Restate the opening lines of the material below word for word, stopping after the line that contains "from each side.".

> **RECORDED INFORMATION**:
──────────

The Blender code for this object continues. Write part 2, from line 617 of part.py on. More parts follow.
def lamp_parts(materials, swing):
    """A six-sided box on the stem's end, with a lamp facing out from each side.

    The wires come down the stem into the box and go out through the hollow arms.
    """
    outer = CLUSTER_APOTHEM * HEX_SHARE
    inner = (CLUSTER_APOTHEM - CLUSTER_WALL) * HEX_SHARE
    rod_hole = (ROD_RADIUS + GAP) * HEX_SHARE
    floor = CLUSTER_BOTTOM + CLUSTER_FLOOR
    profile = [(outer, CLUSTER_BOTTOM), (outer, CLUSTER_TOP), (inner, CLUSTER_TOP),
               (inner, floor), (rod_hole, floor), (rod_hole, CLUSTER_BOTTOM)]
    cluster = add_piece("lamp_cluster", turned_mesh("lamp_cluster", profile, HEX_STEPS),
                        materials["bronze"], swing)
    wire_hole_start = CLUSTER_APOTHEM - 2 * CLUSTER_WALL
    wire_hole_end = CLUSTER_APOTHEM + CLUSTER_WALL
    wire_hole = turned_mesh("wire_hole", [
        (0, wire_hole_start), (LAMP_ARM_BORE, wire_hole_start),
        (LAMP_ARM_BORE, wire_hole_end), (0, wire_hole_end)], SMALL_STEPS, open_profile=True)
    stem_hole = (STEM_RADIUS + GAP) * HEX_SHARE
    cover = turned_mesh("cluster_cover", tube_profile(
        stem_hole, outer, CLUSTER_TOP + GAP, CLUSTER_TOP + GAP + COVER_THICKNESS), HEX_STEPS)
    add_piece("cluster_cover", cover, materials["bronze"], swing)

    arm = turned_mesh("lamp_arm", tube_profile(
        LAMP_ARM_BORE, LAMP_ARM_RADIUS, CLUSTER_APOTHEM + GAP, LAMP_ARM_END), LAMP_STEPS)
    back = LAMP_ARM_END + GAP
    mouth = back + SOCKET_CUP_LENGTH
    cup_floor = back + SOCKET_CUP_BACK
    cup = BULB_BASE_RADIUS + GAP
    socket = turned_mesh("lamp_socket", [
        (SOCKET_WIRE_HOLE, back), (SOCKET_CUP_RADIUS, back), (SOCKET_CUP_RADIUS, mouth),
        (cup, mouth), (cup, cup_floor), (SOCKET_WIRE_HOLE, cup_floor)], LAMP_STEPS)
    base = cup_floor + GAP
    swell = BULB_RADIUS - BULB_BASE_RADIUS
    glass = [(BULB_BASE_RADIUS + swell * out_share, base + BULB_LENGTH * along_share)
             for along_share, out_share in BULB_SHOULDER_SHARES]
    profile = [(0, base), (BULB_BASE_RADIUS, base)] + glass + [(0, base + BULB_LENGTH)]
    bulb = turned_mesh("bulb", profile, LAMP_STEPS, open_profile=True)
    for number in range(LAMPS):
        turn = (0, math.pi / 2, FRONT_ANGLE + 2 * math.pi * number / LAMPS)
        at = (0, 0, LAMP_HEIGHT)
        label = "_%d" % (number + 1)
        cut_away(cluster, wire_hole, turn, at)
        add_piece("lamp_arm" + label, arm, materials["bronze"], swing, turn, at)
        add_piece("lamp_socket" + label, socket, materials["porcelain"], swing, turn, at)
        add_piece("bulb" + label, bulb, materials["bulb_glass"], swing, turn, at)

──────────

> **ANSWER TO THIS EXERCISE**:
The Blender code for this object continues. Write part 2, from line 617 of part.py on. More parts follow.
def lamp_parts(materials, swing):
    """A six-sided box on the stem's end, with a lamp facing out from each side.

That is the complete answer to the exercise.